Je tüchtiger also ein Unternehmensführer ist, desto mehr dieser Signale nimmt er wahr. So nimmt er beispielsweise die folgenden Signale entweder gar nictht wahr oder – was eher die Regel sein wird – nur in Teilen wahr.

  • Die Kunden senden Signale, welche Produkte oder Dienstleistungen sie gerne haben würden.
  • Entwickler der Konkurrenz senden Signale, an welchen Produkten, Dienstleistungen und Verfahren sie gerade arbeiten, die für die Märkte neu sein werden.
  • Die Politik sendet Signale, welche unternehmerischen Maßnahmen gefördert werden.
  • Arbeitnehmervertretungen senden Signale, welche Änderungen für sie wichtig sind oder alsbald sein werden.
  • Mitarbeiter senden Signale, womit sie unzufrieden sind und welche Verbesserungen sie erwarten.
  • Finanzierende Banken senden Signale, welche Verbesserungen in der Finanzstruktur sie für vorteilhaft halten würden.

All diese Signale sind schon lange bevor sie deutlich wahrnehmbar sind, in diffuser Weise vorhanden.
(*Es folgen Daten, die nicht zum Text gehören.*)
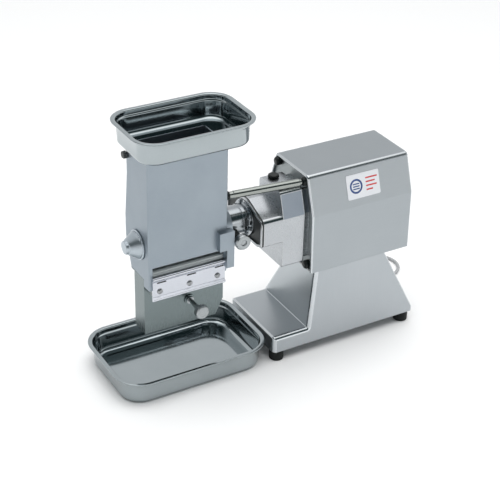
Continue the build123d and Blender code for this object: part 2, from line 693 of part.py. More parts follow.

Aufmerksame Beobachter nehmen sie wahr, können sie nach wichtig und unwichtig sortieren, können sie richtig deuten und können dadurch schon lange vor der Konkurrenz reagieren. Hier ist an das Sprichwort zu denken: „Der frühe Vogel fängt den Wurm„.

Wer diese Signale nicht hört, sieht oder spürt, der ist auch nicht geeignet, ein Unternehmen dauerhaft zum Erfolg zu führen. Er wird im besten Falle der Konkurrenz hinterherlaufen. Oftmals läuft er aber auf seinem Weg weiter, auf dem er bisher Erfolg hatte, und merkt nicht, dass der Weg eine Kurve macht.Er hört nicht, dass viele seiner Mitarbeiter, Berater oder Geschäftspartner schon lange vorher auf die Notwendigkeit hingewiesen haben, dass die Richtung des Weges zu ändern ist und der bisherige Weg nicht mehr fortgesetzt werden kann, wenn man weiterhin wie bisher Erfolg haben will.
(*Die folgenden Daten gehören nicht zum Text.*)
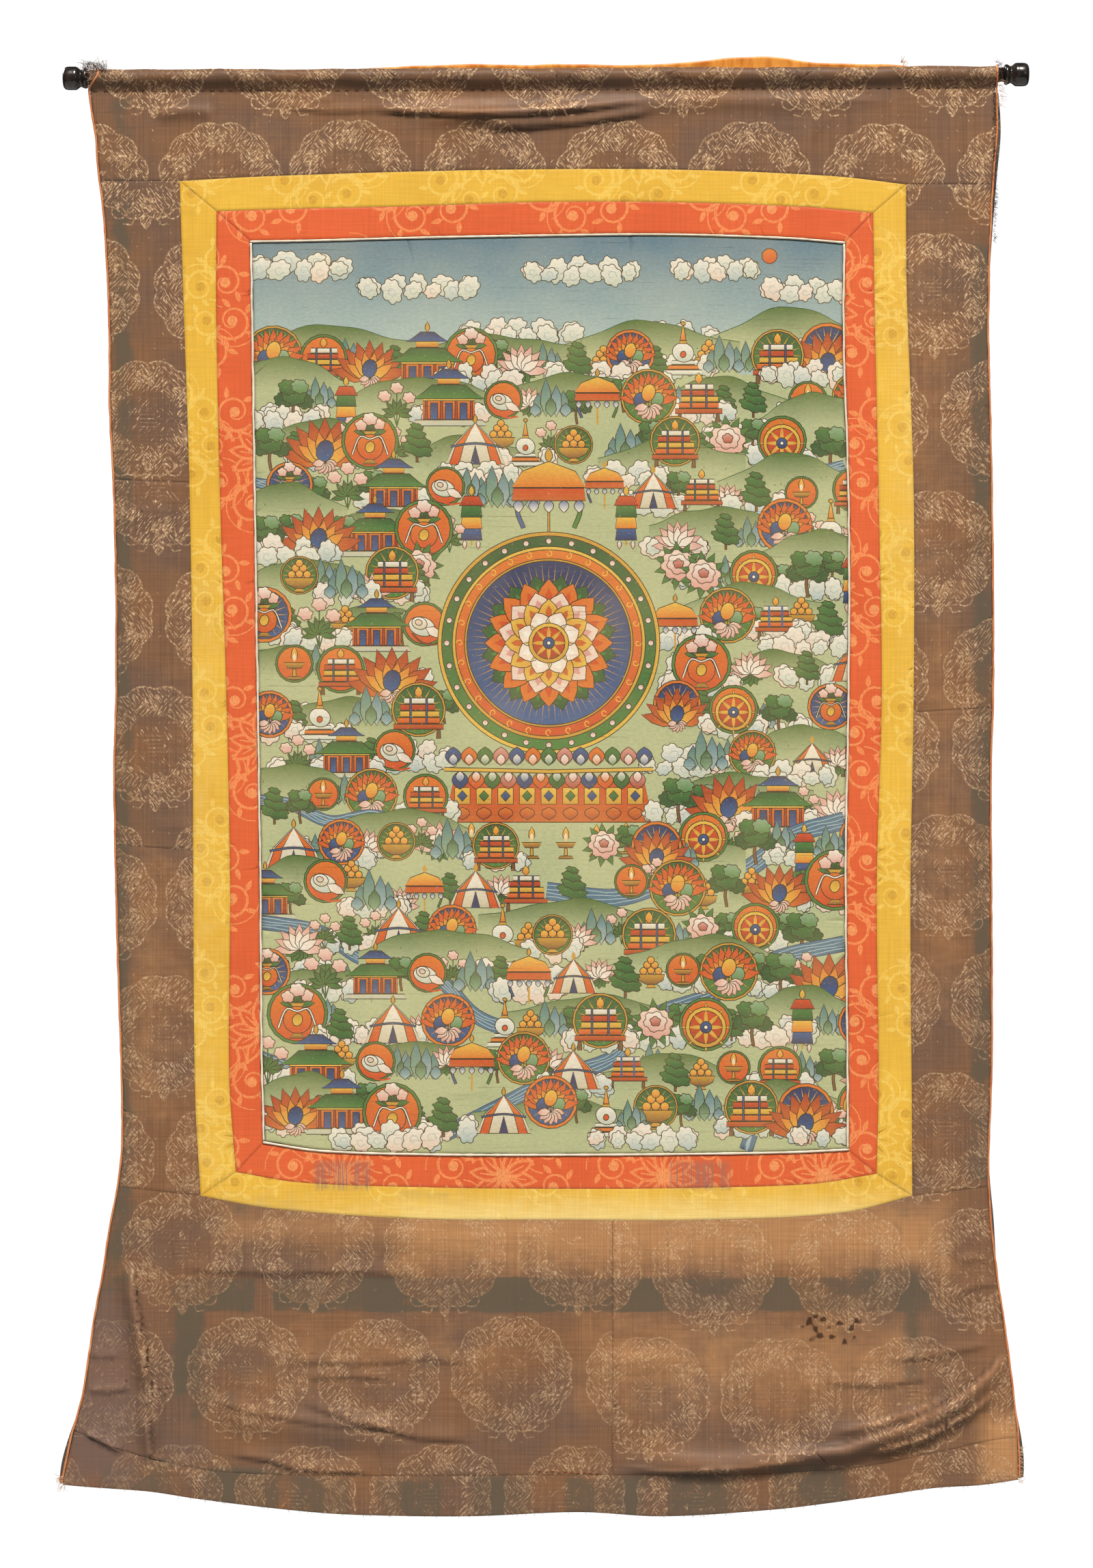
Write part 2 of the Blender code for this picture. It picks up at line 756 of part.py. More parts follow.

Ein solcher Unternehmensführer, der nicht tüchtig genug ist, um die Unternehmenswelt zu hören, der die Feinheiten der Änderungen nicht wahrnimmt, wird auf Dauer scheitern.

Größere Unternehmen, die über Fremdgeschäftsführer verfügen, tauschen die Unternehmensführer bei einer dauerhaften Verschlechterung der Unternehmenskennzahlen oftmals gerade deshalb die Unternehmensführer aus, weil diese die Signale des Marktes nicht gehört und daher nicht darauf reagiert haben. Sie suchen dann nach neuen Unternehmensführern, die das feine Gehör für die Veränderungen im Markt haben und, so das Ziel des Wechsels in der Unternehmensführung, die das feine Gespür haben, Änderungen vorzunehmen, bevor die Konkurrenz aufwacht.